__WHAT THIS TASK INVOLVES__: Retype the material below. Keep every word exactly as it is.

__SOURCE DATA__:
-- BEGIN --
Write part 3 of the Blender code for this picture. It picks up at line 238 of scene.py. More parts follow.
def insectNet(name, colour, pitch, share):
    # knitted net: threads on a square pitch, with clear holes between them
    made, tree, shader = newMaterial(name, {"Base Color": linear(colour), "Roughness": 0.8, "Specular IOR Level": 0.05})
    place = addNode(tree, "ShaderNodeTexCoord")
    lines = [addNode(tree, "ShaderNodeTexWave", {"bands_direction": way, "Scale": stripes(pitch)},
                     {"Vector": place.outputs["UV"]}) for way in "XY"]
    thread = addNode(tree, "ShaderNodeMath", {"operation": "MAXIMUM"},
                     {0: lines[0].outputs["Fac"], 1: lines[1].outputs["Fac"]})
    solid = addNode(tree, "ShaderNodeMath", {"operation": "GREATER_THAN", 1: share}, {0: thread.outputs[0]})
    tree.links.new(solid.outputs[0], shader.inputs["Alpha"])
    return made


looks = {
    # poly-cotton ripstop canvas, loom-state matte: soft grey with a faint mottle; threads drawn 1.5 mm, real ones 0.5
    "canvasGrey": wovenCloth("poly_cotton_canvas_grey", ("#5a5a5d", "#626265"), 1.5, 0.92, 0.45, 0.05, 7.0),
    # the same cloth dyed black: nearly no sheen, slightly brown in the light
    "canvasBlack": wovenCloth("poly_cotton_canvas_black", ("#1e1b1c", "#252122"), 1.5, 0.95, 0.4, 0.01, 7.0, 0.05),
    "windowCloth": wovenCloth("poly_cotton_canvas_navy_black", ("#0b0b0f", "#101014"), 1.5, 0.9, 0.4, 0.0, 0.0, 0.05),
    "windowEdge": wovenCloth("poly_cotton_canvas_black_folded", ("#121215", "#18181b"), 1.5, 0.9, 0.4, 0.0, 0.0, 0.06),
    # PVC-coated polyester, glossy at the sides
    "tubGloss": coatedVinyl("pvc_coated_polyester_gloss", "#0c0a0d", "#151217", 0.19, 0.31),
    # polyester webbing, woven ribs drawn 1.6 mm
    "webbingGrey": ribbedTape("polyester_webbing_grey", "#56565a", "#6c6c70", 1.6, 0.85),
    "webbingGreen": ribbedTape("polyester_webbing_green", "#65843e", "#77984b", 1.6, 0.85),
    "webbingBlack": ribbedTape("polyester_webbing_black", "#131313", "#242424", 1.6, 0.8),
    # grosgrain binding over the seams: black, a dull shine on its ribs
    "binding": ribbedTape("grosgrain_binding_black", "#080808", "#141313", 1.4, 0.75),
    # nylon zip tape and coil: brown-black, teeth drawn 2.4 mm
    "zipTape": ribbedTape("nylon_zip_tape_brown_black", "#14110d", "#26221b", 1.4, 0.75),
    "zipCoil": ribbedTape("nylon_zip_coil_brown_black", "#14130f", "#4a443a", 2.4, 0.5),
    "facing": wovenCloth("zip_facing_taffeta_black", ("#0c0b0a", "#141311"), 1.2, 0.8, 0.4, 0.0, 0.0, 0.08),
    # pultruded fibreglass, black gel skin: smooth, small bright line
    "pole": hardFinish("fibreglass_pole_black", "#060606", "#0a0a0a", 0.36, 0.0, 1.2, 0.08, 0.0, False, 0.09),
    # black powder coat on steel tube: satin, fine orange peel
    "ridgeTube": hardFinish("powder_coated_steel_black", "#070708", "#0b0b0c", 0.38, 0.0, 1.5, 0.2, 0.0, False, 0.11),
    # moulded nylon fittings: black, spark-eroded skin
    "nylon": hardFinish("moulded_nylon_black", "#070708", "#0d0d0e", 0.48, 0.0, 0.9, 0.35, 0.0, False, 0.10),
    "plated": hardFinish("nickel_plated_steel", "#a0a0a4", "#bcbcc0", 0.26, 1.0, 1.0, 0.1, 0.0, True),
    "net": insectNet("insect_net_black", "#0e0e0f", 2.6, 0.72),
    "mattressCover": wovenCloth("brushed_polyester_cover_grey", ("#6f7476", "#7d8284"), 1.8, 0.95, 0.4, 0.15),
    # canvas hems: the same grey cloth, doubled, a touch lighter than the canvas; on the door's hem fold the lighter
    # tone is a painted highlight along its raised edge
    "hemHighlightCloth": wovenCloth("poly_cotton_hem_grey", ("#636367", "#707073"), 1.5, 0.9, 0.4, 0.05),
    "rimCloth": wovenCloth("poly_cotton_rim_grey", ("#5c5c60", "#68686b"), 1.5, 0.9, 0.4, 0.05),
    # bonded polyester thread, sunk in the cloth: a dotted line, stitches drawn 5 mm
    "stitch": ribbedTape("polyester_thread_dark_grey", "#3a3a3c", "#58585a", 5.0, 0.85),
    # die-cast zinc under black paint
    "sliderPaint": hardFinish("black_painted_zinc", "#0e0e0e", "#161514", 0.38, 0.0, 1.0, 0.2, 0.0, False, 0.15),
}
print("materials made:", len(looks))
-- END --
__EXERCISE RESPONSE__:
Write part 3 of the Blender code for this picture. It picks up at line 238 of scene.py. More parts follow.
def insectNet(name, colour, pitch, share):
    # knitted net: threads on a square pitch, with clear holes between them
    made, tree, shader = newMaterial(name, {"Base Color": linear(colour), "Roughness": 0.8, "Specular IOR Level": 0.05})
    place = addNode(tree, "ShaderNodeTexCoord")
    lines = [addNode(tree, "ShaderNodeTexWave", {"bands_direction": way, "Scale": stripes(pitch)},
                     {"Vector": place.outputs["UV"]}) for way in "XY"]
    thread = addNode(tree, "ShaderNodeMath", {"operation": "MAXIMUM"},
                     {0: lines[0].outputs["Fac"], 1: lines[1].outputs["Fac"]})
    solid = addNode(tree, "ShaderNodeMath", {"operation": "GREATER_THAN", 1: share}, {0: thread.outputs[0]})
    tree.links.new(solid.outputs[0], shader.inputs["Alpha"])
    return made


looks = {
    # poly-cotton ripstop canvas, loom-state matte: soft grey with a faint mottle; threads drawn 1.5 mm, real ones 0.5
    "canvasGrey": wovenCloth("poly_cotton_canvas_grey", ("#5a5a5d", "#626265"), 1.5, 0.92, 0.45, 0.05, 7.0),
    # the same cloth dyed black: nearly no sheen, slightly brown in the light
    "canvasBlack": wovenCloth("poly_cotton_canvas_black", ("#1e1b1c", "#252122"), 1.5, 0.95, 0.4, 0.01, 7.0, 0.05),
    "windowCloth": wovenCloth("poly_cotton_canvas_navy_black", ("#0b0b0f", "#101014"), 1.5, 0.9, 0.4, 0.0, 0.0, 0.05),
    "windowEdge": wovenCloth("poly_cotton_canvas_black_folded", ("#121215", "#18181b"), 1.5, 0.9, 0.4, 0.0, 0.0, 0.06),
    # PVC-coated polyester, glossy at the sides
    "tubGloss": coatedVinyl("pvc_coated_polyester_gloss", "#0c0a0d", "#151217", 0.19, 0.31),
    # polyester webbing, woven ribs drawn 1.6 mm
    "webbingGrey": ribbedTape("polyester_webbing_grey", "#56565a", "#6c6c70", 1.6, 0.85),
    "webbingGreen": ribbedTape("polyester_webbing_green", "#65843e", "#77984b", 1.6, 0.85),
    "webbingBlack": ribbedTape("polyester_webbing_black", "#131313", "#242424", 1.6, 0.8),
    # grosgrain binding over the seams: black, a dull shine on its ribs
    "binding": ribbedTape("grosgrain_binding_black", "#080808", "#141313", 1.4, 0.75),
    # nylon zip tape and coil: brown-black, teeth drawn 2.4 mm
    "zipTape": ribbedTape("nylon_zip_tape_brown_black", "#14110d", "#26221b", 1.4, 0.75),
    "zipCoil": ribbedTape("nylon_zip_coil_brown_black", "#14130f", "#4a443a", 2.4, 0.5),
    "facing": wovenCloth("zip_facing_taffeta_black", ("#0c0b0a", "#141311"), 1.2, 0.8, 0.4, 0.0, 0.0, 0.08),
    # pultruded fibreglass, black gel skin: smooth, small bright line
    "pole": hardFinish("fibreglass_pole_black", "#060606", "#0a0a0a", 0.36, 0.0, 1.2, 0.08, 0.0, False, 0.09),
    # black powder coat on steel tube: satin, fine orange peel
    "ridgeTube": hardFinish("powder_coated_steel_black", "#070708", "#0b0b0c", 0.38, 0.0, 1.5, 0.2, 0.0, False, 0.11),
    # moulded nylon fittings: black, spark-eroded skin
    "nylon": hardFinish("moulded_nylon_black", "#070708", "#0d0d0e", 0.48, 0.0, 0.9, 0.35, 0.0, False, 0.10),
    "plated": hardFinish("nickel_plated_steel", "#a0a0a4", "#bcbcc0", 0.26, 1.0, 1.0, 0.1, 0.0, True),
    "net": insectNet("insect_net_black", "#0e0e0f", 2.6, 0.72),
    "mattressCover": wovenCloth("brushed_polyester_cover_grey", ("#6f7476", "#7d8284"), 1.8, 0.95, 0.4, 0.15),
    # canvas hems: the same grey cloth, doubled, a touch lighter than the canvas; on the door's hem fold the lighter
    # tone is a painted highlight along its raised edge
    "hemHighlightCloth": wovenCloth("poly_cotton_hem_grey", ("#636367", "#707073"), 1.5, 0.9, 0.4, 0.05),
    "rimCloth": wovenCloth("poly_cotton_rim_grey", ("#5c5c60", "#68686b"), 1.5, 0.9, 0.4, 0.05),
    # bonded polyester thread, sunk in the cloth: a dotted line, stitches drawn 5 mm
    "stitch": ribbedTape("polyester_thread_dark_grey", "#3a3a3c", "#58585a", 5.0, 0.85),
    # die-cast zinc under black paint
    "sliderPaint": hardFinish("black_painted_zinc", "#0e0e0e", "#161514", 0.38, 0.0, 1.0, 0.2, 0.0, False, 0.15),
}
print("materials made:", len(looks))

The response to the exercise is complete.